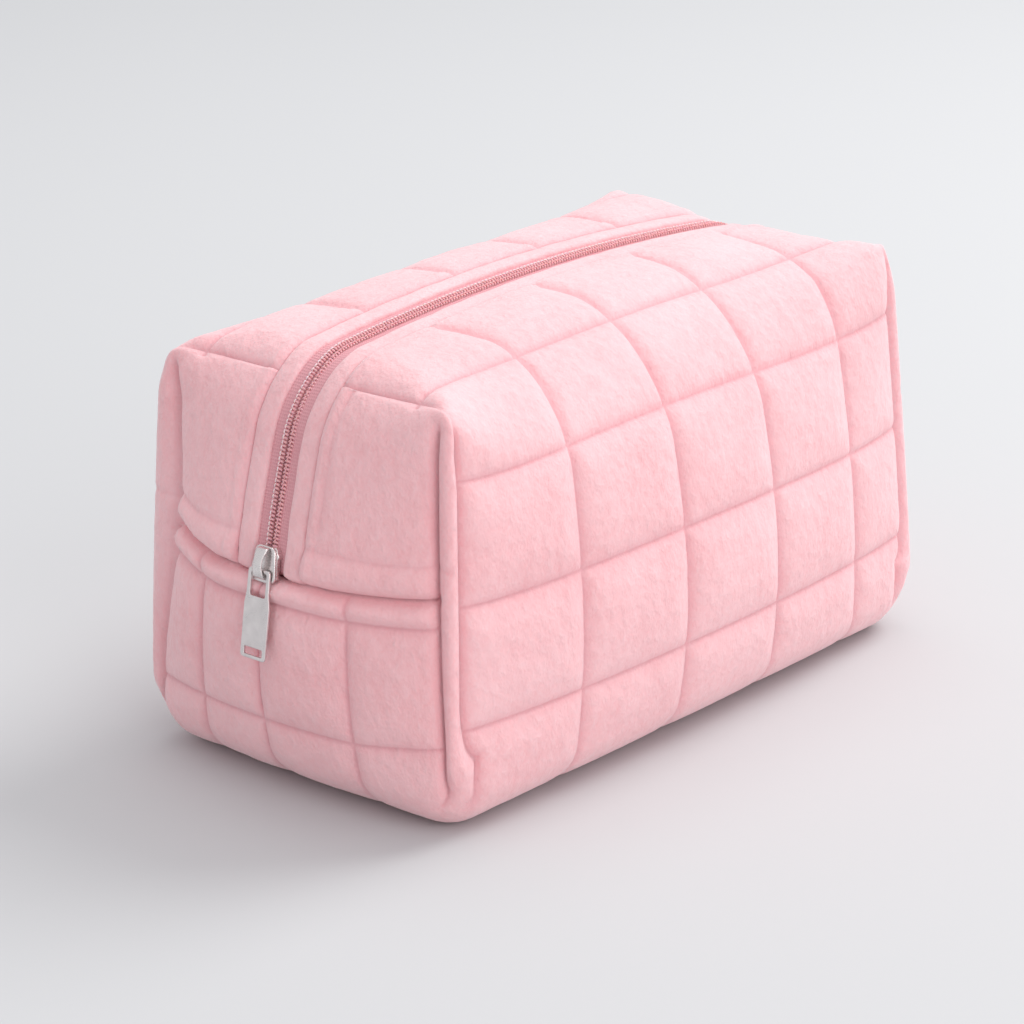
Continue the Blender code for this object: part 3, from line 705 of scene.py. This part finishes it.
def seam_relief(cloth):
    """Seams, rolled edges and topstitching on top of the quilting: (offset in mm, painted shade
    0..1 for the stitching, pits, faint lines and zip roll-in).
    """
    depth, end = np.abs(cloth.y), cloth.on_end
    distance = cloth.stitch_distance()
    stitched = np.exp(-(distance / GROOVE_WIDTH) ** 2)
    near_corner = ramp(cloth.corner, 2.5, np.where(cloth.on_top, 16, 8))
    offset = -GROOVE * stitched * near_corner
    # painted shade: the colour darkens down in the stitching grooves
    groove_shade = (0.7 * stitched + 0.3 * np.exp(-(distance / 2.2) ** 2)) * near_corner

    from_seam = cloth.z - SEAM_Z
    inner = np.clip((CORNER_SEAM_Y - depth) / 3.0, 0, 1)
    roll = (bump(from_seam + ROLL_BELOW[0], ROLL_BELOW[1]) * ROLL_BELOW[2]
            + bump(from_seam - ROLL_ABOVE[0], ROLL_ABOVE[1]) * ROLL_ABOVE[2])
    pit = (np.exp(-(np.abs(from_seam) / SEAM_PIT_WIDTH) ** 1.5)
           * ramp(depth, CORNER_SEAM_Y + 0.6, CORNER_SEAM_Y - 0.2))
    offset += np.where(end, inner * roll - SEAM_PIT * pit, 0)
    # painted shade in the end seam's pit
    groove_shade = np.maximum(groove_shade, np.where(end, pit, 0))

    hem = np.exp(-((cloth.z - END_UPPER_LINE) / FAINT_WIDTH) ** 2)
    side_line = (np.exp(-((depth - PANEL_LINE_Y) / FAINT_WIDTH) ** 2) * ramp(cloth.z, 64, 76)
                 * (cloth.y < 0))
    faint = np.where(end & (cloth.z > SEAM_Z) & (depth > ZIP_EDGE), hem + side_line, 0)
    offset -= FAINT_LINE * faint
    # painted shade along the faint lines
    groove_shade = np.maximum(groove_shade, 0.35 * faint)

    beside = depth - CORNER_SEAM_Y
    edge_pit = (np.exp(-(np.abs(beside) / CORNER_PIT_WIDTH) ** 1.5)
                * ramp(cloth.corner, 3.5, 8))
    offset += np.where(end, -CORNER_PIT * edge_pit, 0)
    # painted shade in the upright corner pits
    groove_shade = np.maximum(groove_shade, np.where(end, edge_pit, 0))
    arc = np.where(cloth.on_wall, HALF_LENGTH - np.abs(cloth.x), depth - HALF_WIDTH)
    across = np.clip(np.abs(arc + 0.15) / RIB_HALF_WIDTH, 0, 1)
    rib = (cloth.on_wall | end) * (1 - across ** 2)
    offset += RIB_HEIGHT * rib * ramp(cloth.corner, 4, 16)
    beside_rib = np.where(cloth.on_wall, np.abs(np.abs(cloth.x) - STRIP_X), 99.0)
    offset -= (RIB_CREASE * np.exp(-(beside_rib / RIB_CREASE_WIDTH) ** 2)
               * ramp(cloth.corner, 3, 12))

    zip_side = cloth.on_top | end & (cloth.z >= SEAM_Z)
    roll_in = np.exp(-np.clip(depth - ZIP_EDGE, 0, None) / ZIP_TURN_WIDTH)
    offset += np.where(zip_side & (roll_in > 0.02), ZIP_ROLL - ZIP_TURN * roll_in, 0)
    # painted shade where the cloth rolls in towards the zip
    groove_shade = np.maximum(groove_shade, np.where(zip_side, 0.8 * roll_in, 0))
    return offset, np.clip(groove_shade, 0, 1)


def plush_skins():
    """The outer plush: swell, seams and pile put on the plain surface, in two halves."""
    coarse = Cloth(COARSE_STEP, 0.0)
    swell = simulate_quilting(coarse)
    fine = Cloth(FINE_STEP, 0.35, fewest=3)
    points, normals = fine.surface()
    puff = between_grids(coarse, swell, fine) * ramp(fine.corner, 0, 10)
    offset, groove_shade = seam_relief(fine)
    nap = np.array([noise.noise(Vector(p) * PILE_FINE)
                    + 0.8 * noise.noise(Vector(p) * PILE_COARSE) for p in points])
    foot = 0.45 + 0.55 * ramp(fine.z, 0, 22)
    total = (puff * foot - SINK * ramp(fine.corner, 0, 10) * foot + offset * foot + PILE * nap)
    inside = ((np.abs(fine.x) < HALF_LENGTH - FLOOR_FLAT[0])
              & (np.abs(fine.y) < HALF_WIDTH - FLOOR_FLAT[1]))
    total = np.where(fine.on_floor & inside, np.minimum(total, 0.0), total)
    points = points + normals * (total * MM)[:, None]
    points = relaxed(points, fine.pairs, 0.5 * ramp(fine.corner, 12, 5), 2)
    points[:, 2] = np.maximum(points[:, 2], 0.0)
    whole = fine.directions(points)
    for side, wall in SIDES:
        used, faces = fine.half(side)
        obj = mesh_object(f"plush_skin_{wall}", points[used], faces.tolist(), MATERIALS["plush"])
        # painted shade for grooves and seams, stored on the points for the material
        set_attribute(obj, "groove_shade", groove_shade[used])
        add_turned_edge(obj, (fine.at_zip | fine.at_slot_foot)[used], -whole[used])
        fold_with_flap(obj)
        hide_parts(f"plush_{wall}", f"wadding_{wall}",
                    *(["plush_lower", "wadding_lower"] if wall == "front" else []))


def add_turned_edge(obj, at_edge, inward):
    """Turn the cloth down along the zip, so that the edge has a thickness."""
    bm = bmesh.new()
    bm.from_mesh(obj.data)
    bm.verts.ensure_lookup_table()
    rim = [e for e in bm.edges if e.is_boundary and all(at_edge[v.index] for v in e.verts)]
    down = {}
    for edge in rim:
        for vert in edge.verts:
            down[tuple(round(c, 7) for c in vert.co)] = Vector(inward[vert.index])
    extruded = bmesh.ops.extrude_edge_only(bm, edges=rim)
    # painted shade: the turned-down edge gets the full groove darkening
    groove_shade_layer = bm.verts.layers.float.get("groove_shade")
    for vert in extruded["geom"]:
        if isinstance(vert, bmesh.types.BMVert):
            vert.co += down[tuple(round(c, 7) for c in vert.co)] * TURNED_EDGE * MM
            vert[groove_shade_layer] = 1.0
    bm.to_mesh(obj.data)
    bm.free()


def fold_with_flap(obj):
    """Bake the object's placement into its mesh."""
    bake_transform(obj)


# ======== zip ========
def zip_route(step):
    """Stations (x, z) on the square box: up the near end, along the top, down the far end."""
    foot = SEAM_Z - 2.0
    near = [(-HALF_LENGTH, z) for z in spread(foot, HEIGHT, step)]
    top = [(x, HEIGHT) for x in spread(-HALF_LENGTH, HALF_LENGTH, step)]
    far = [(HALF_LENGTH, z) for z in spread(HEIGHT, foot, step)]
    return np.array(near[:-1] + top[:-1] + far)


def tucked(stations):
    """How much deeper the strips lie where they pass behind the lower wall, in millimetres."""
    on_end = np.abs(stations[:, 0]) >= HALF_LENGTH - 0.01
    return np.where(on_end, TUCK * ramp(stations[:, 1], SEAM_Z + TUCK_ABOVE,
                                        SEAM_Z - TUCK_BELOW), 0.0)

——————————

Task to carry out:
Using the material above, extract the line that contains "bake_transform(obj)" and every line after it, exactly as given; stop at the last line.

Result below:
    bake_transform(obj)


# ======== zip ========
def zip_route(step):
    """Stations (x, z) on the square box: up the near end, along the top, down the far end."""
    foot = SEAM_Z - 2.0
    near = [(-HALF_LENGTH, z) for z in spread(foot, HEIGHT, step)]
    top = [(x, HEIGHT) for x in spread(-HALF_LENGTH, HALF_LENGTH, step)]
    far = [(HALF_LENGTH, z) for z in spread(HEIGHT, foot, step)]
    return np.array(near[:-1] + top[:-1] + far)


def tucked(stations):
    """How much deeper the strips lie where they pass behind the lower wall, in millimetres."""
    on_end = np.abs(stations[:, 0]) >= HALF_LENGTH - 0.01
    return np.where(on_end, TUCK * ramp(stations[:, 1], SEAM_Z + TUCK_ABOVE,
                                        SEAM_Z - TUCK_BELOW), 0.0)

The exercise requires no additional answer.